DATA PROVIDED
○ ○ ○ ○

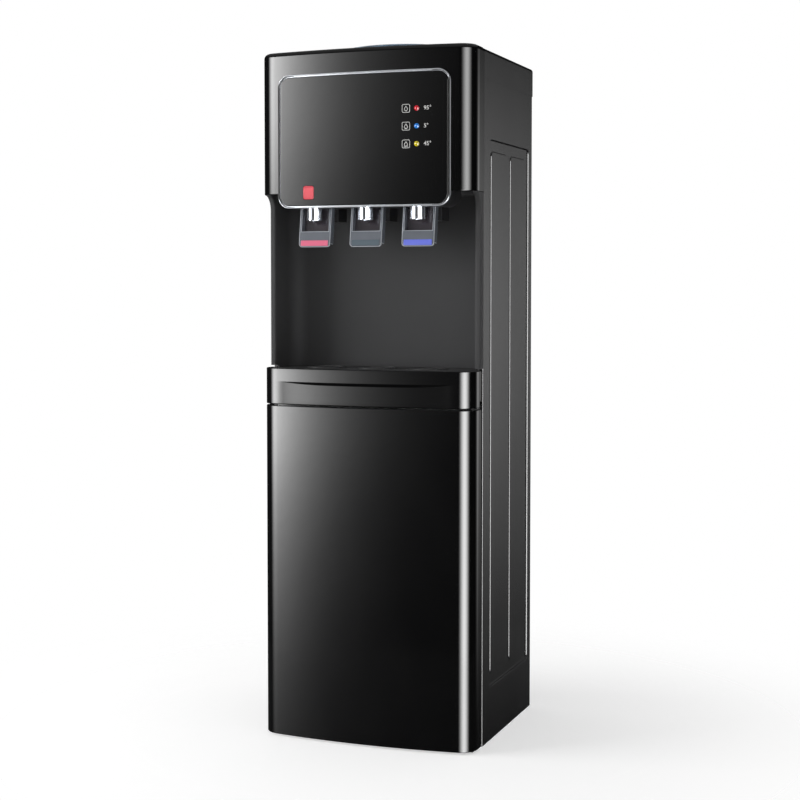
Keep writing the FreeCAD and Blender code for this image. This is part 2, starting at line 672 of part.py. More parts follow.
def control_panel():
    """The tap box, the plate that closes it, its bright frame, and what sits in the plate."""
    x, z0, z1, r = d.boxWidth / 2, d.boxBottom, d.boxTop, d.boxRound
    faceY, w = front - d.plateReach, d.frameWidth
    frameBack, boxBack = faceY + d.frameDepth, front - d.boxBackReach
    low, high = (-x, z0), (x, z1)
    ring = slab(low, high, r, faceY, frameBack, "frame_outer")
    hole = slab((-x + w, z0 + w), (x - w, z1 - w), r - w, faceY - w, frameBack + w, "frame_hole")
    keep(cut(ring, [hole]), "panel_frame")

    plateY = faceY + d.plateSunk
    plate = slab((-x + w, z0 + w), (x - w, z1 - w), r - w, plateY, plateY + d.plateThick, "plate")
    lamps = [(d.lampAcross, d.lampTop - d.lampPitch * n) for n in range(3)]
    span = (plateY - past, plateY + d.plateThick + past)
    tools = [rod("y", d.lampRadius, lx, span, lz) for lx, lz in lamps]
    bx, bz, g = -d.buttonAcross, d.buttonHeight, d.buttonGap
    bw, bt = d.buttonWidth / 2, d.buttonTall / 2
    tools.append(slab((bx - bw - g, bz - bt - g), (bx + bw + g, bz + bt + g), d.buttonRound + g,
                      span[0], span[1], "button_hole"))
    keep(cut(plate, tools), "control_panel")

    buttonY = plateY - d.buttonProud
    button = slab((bx - bw, bz - bt), (bx + bw, bz + bt), d.buttonRound, buttonY,
                  buttonY + d.buttonThick, "button")
    m = d.buttonRim
    dish = slab((bx - bw + m, bz - bt + m), (bx + bw - m, bz + bt - m), d.buttonRound - m / 2,
                buttonY - past, buttonY + d.buttonDish, "button_dish")
    keep(cut(button, [dish]), "child_lock_button")

    lenses = []
    for lx, lz in lamps:
        stub = rod("y", d.lampRadius, lx, (plateY, plateY + d.plateThick), lz)
        dome = doc.addObject("Part::Sphere", "lens_dome")
        sphere = (d.lampRadius * d.lampRadius + d.lensRise * d.lensRise) / (d.lensRise * 2)
        dome.setExpression("Radius", sphere.text)
        place(dome, lx, plateY - d.lensRise + sphere, lz)
        dome = cut(dome, [block((lx - sphere, lx + sphere), (plateY, plateY + sphere * 2),
                                (lz - sphere, lz + sphere))])
        lenses.append(join([stub, dome], "lens"))
    keep(group(lenses, "lenses"), "indicator_lenses")

    back = plateY + d.plateThick
    bulbs = [rod("y", d.lampBodyRadius, lx, (back, back + d.boardGap + d.boardThick), lz)
             for lx, lz in lamps]
    board = block((d.lampAcross - d.boardWidth / 2, d.lampAcross + d.boardWidth / 2),
                  (back + d.boardGap, back + d.boardGap + d.boardThick),
                  (d.lampTop - d.lampPitch * 2 - d.boardMargin, d.lampTop + d.boardMargin))
    keep(join([board] + bulbs), "indicator_board")

    outer = slab(low, high, r, frameBack, boxBack, "box_outer")
    t = d.boxWall
    inner = slab((-x + t, z0 + t), (x - t, z1 - t), r - t, frameBack - t, boxBack - t, "box_inner")
    tools = [inner]
    armOut, armIn = d.paddleWidth / 2, d.paddleWidth / 2 - d.armWidth
    for name, side in TAPS:
        at = tap_x(side)
        tools.append(rod("z", d.spoutRadius + d.holeGap, at, front - d.spoutReach, (z0 - t, z0 + t * 2)))
        tools.append(rod("y", d.spigotRadius, at, (boxBack - t * 2, boxBack + t), d.spigotHeight))
        tools.append(rod("y", d.pipeRadius, at, (boxBack - t * 2, boxBack + t), d.pipeHeight))
        for s in (-1, 1):
            span = sorted_pair(at + s * (armIn - d.slotSide), at + s * (armOut + d.slotSide))
            y, deep = front - d.pivotReach, d.armDepth / 2
            tools.append(block(span, (y - deep - d.slotFront, y + deep + d.slotBack), (z0 - t, z0 + t * 2)))
    keep(cut(outer, tools), "tap_box")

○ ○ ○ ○

TO DO
Reproduce every line of the data verbatim.

THE REPLY
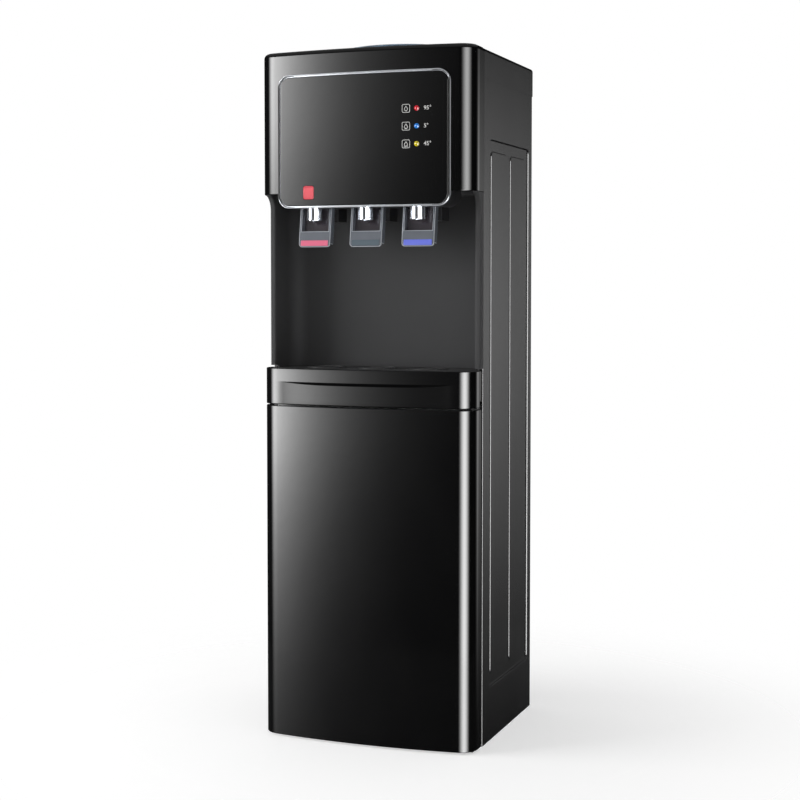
Keep writing the FreeCAD and Blender code for this image. This is part 2, starting at line 672 of part.py. More parts follow.
def control_panel():
    """The tap box, the plate that closes it, its bright frame, and what sits in the plate."""
    x, z0, z1, r = d.boxWidth / 2, d.boxBottom, d.boxTop, d.boxRound
    faceY, w = front - d.plateReach, d.frameWidth
    frameBack, boxBack = faceY + d.frameDepth, front - d.boxBackReach
    low, high = (-x, z0), (x, z1)
    ring = slab(low, high, r, faceY, frameBack, "frame_outer")
    hole = slab((-x + w, z0 + w), (x - w, z1 - w), r - w, faceY - w, frameBack + w, "frame_hole")
    keep(cut(ring, [hole]), "panel_frame")

    plateY = faceY + d.plateSunk
    plate = slab((-x + w, z0 + w), (x - w, z1 - w), r - w, plateY, plateY + d.plateThick, "plate")
    lamps = [(d.lampAcross, d.lampTop - d.lampPitch * n) for n in range(3)]
    span = (plateY - past, plateY + d.plateThick + past)
    tools = [rod("y", d.lampRadius, lx, span, lz) for lx, lz in lamps]
    bx, bz, g = -d.buttonAcross, d.buttonHeight, d.buttonGap
    bw, bt = d.buttonWidth / 2, d.buttonTall / 2
    tools.append(slab((bx - bw - g, bz - bt - g), (bx + bw + g, bz + bt + g), d.buttonRound + g,
                      span[0], span[1], "button_hole"))
    keep(cut(plate, tools), "control_panel")

    buttonY = plateY - d.buttonProud
    button = slab((bx - bw, bz - bt), (bx + bw, bz + bt), d.buttonRound, buttonY,
                  buttonY + d.buttonThick, "button")
    m = d.buttonRim
    dish = slab((bx - bw + m, bz - bt + m), (bx + bw - m, bz + bt - m), d.buttonRound - m / 2,
                buttonY - past, buttonY + d.buttonDish, "button_dish")
    keep(cut(button, [dish]), "child_lock_button")

    lenses = []
    for lx, lz in lamps:
        stub = rod("y", d.lampRadius, lx, (plateY, plateY + d.plateThick), lz)
        dome = doc.addObject("Part::Sphere", "lens_dome")
        sphere = (d.lampRadius * d.lampRadius + d.lensRise * d.lensRise) / (d.lensRise * 2)
        dome.setExpression("Radius", sphere.text)
        place(dome, lx, plateY - d.lensRise + sphere, lz)
        dome = cut(dome, [block((lx - sphere, lx + sphere), (plateY, plateY + sphere * 2),
                                (lz - sphere, lz + sphere))])
        lenses.append(join([stub, dome], "lens"))
    keep(group(lenses, "lenses"), "indicator_lenses")

    back = plateY + d.plateThick
    bulbs = [rod("y", d.lampBodyRadius, lx, (back, back + d.boardGap + d.boardThick), lz)
             for lx, lz in lamps]
    board = block((d.lampAcross - d.boardWidth / 2, d.lampAcross + d.boardWidth / 2),
                  (back + d.boardGap, back + d.boardGap + d.boardThick),
                  (d.lampTop - d.lampPitch * 2 - d.boardMargin, d.lampTop + d.boardMargin))
    keep(join([board] + bulbs), "indicator_board")

    outer = slab(low, high, r, frameBack, boxBack, "box_outer")
    t = d.boxWall
    inner = slab((-x + t, z0 + t), (x - t, z1 - t), r - t, frameBack - t, boxBack - t, "box_inner")
    tools = [inner]
    armOut, armIn = d.paddleWidth / 2, d.paddleWidth / 2 - d.armWidth
    for name, side in TAPS:
        at = tap_x(side)
        tools.append(rod("z", d.spoutRadius + d.holeGap, at, front - d.spoutReach, (z0 - t, z0 + t * 2)))
        tools.append(rod("y", d.spigotRadius, at, (boxBack - t * 2, boxBack + t), d.spigotHeight))
        tools.append(rod("y", d.pipeRadius, at, (boxBack - t * 2, boxBack + t), d.pipeHeight))
        for s in (-1, 1):
            span = sorted_pair(at + s * (armIn - d.slotSide), at + s * (armOut + d.slotSide))
            y, deep = front - d.pivotReach, d.armDepth / 2
            tools.append(block(span, (y - deep - d.slotFront, y + deep + d.slotBack), (z0 - t, z0 + t * 2)))
    keep(cut(outer, tools), "tap_box")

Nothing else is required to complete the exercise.